Об остальной деятельности Пильца в этот период известно мало. Однако можно с уверенностью предположить, что он по мере сил продолжал тормозить излишнее художественное рвение своих современников, о чем свидетельствует сравнительно небольшое количество созданных в эти годы произведений. Тем не менее считать его деятельность одной из причин ранней смерти некоторых мастеров эпохи романтизма, как ничтоже сумняшеся заключали позднее многие критики, по меньшей мере несправедливо. Стоило бы сказать им: искусству вашей эпохи существование тормоза такого масштаба, как Пильц, пошло бы только на пользу!
В 1842–1850 годах Пильц путешествует по Италии, Швейцарии и Германии, где знакомится с Шуманом и Мендельсоном и с успехом излагает им свою теорию, согласно которой ни один композитор не должен сочинять больше четырех симфоний. Письменного изложения этой теории Пильц не оставил, поэтому суть ее остается нам большею частью неизвестной; кроме того, есть опасения, что это вообще была только шутка. Тем не менее оба композитора-романтика последовали его совету. Каждый ограничил число своих симфоний именно четырьмя, а Шуман позже сумел склонить к этому и Брамса.
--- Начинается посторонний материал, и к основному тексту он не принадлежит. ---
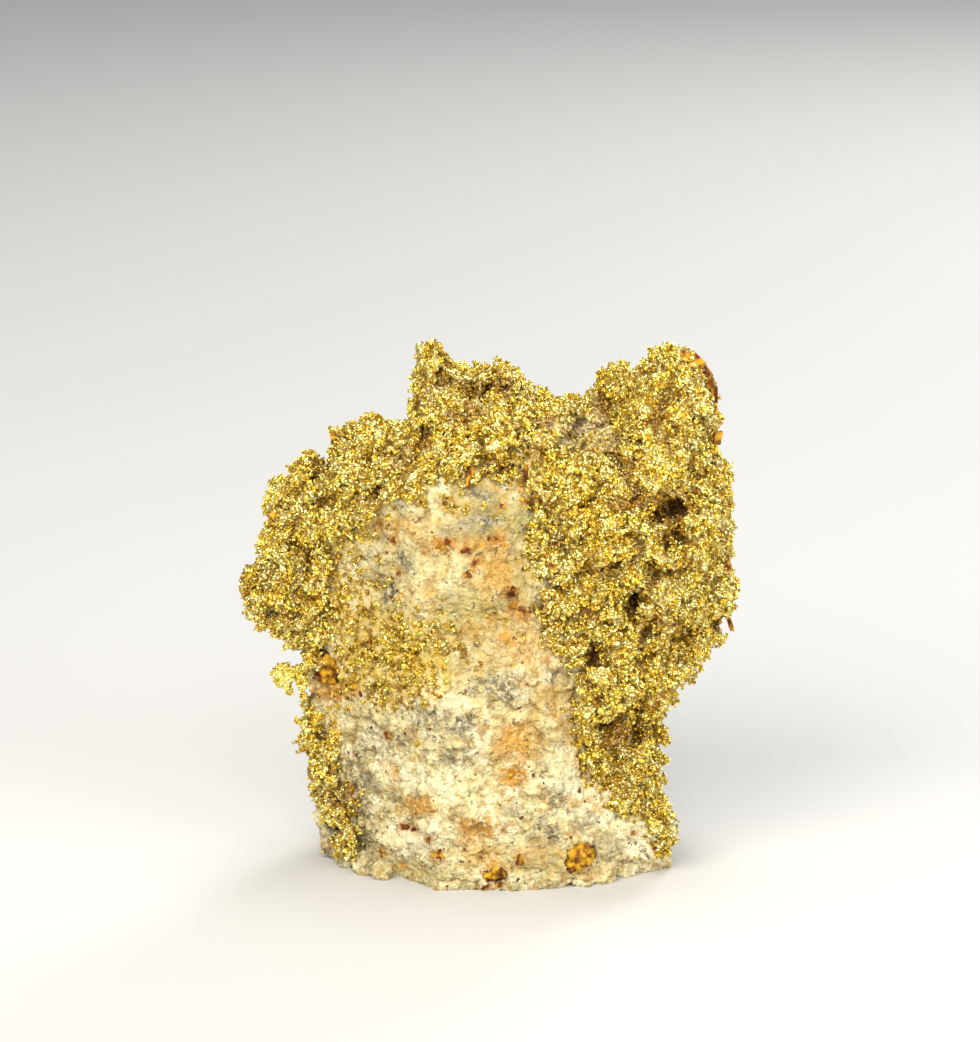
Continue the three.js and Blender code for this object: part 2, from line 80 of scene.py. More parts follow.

В 1849 году Пильц пишет последнее из своих писем. Оно адресовано в Мюнхен Жорж Санд. Это письмо как бы подводит итог всей его деятельности и, пожалуй, сильнее всех других писем трогает читателя — не только благодаря сформулированному в нем лозунгу: «Больше слов, меньше дел!» (действительно, кому из мыслящих людей не хотелось бы, чтобы этот лозунг был повсеместно претворен в жизнь?), но прежде всего благодаря той скромной, вдумчивой манере, в которой Пильц анализирует собственные успехи и неудачи, приходя к выводу, что в своей жизни успел сделать слишком мало, чтобы сократить тот безудержный поток творчества, который грозил затопить современную ему эпоху. Между строк звучит разочарование, что он не оставил учеников, которые продолжили бы его дело. Даже в наши дни эти строки вызывают живейшее участие и сочувствие.
В 1852 году Пильц возвращается в Париж, где проводит последние свои годы в общении с многими выдающимися людьми, уговаривая их бросить занятия творчеством. Его собственные журфиксы обрастают слухами.
12 сентября 1856 года, во время одного из таких званых вечеров, его постигает трагическая кончина. Свои последние дни он посвятил сокращению трагедий Расина до одноактных пьес в надежде, что это продлит им жизнь хотя бы на несколько десятилетий. Он начинает читать гостям сокращенный им монолог Федры — и внезапно падает на пол. Гости дружно аплодируют, думая, что это завершающая сцена монолога. Лишь некоторое время спустя они с ужасом убеждаются, что их шестидесятисемилетний хозяин скончался. Вызванный немецкий врач с запозданием констатирует мозговой удар в результате запущенной лихоманки.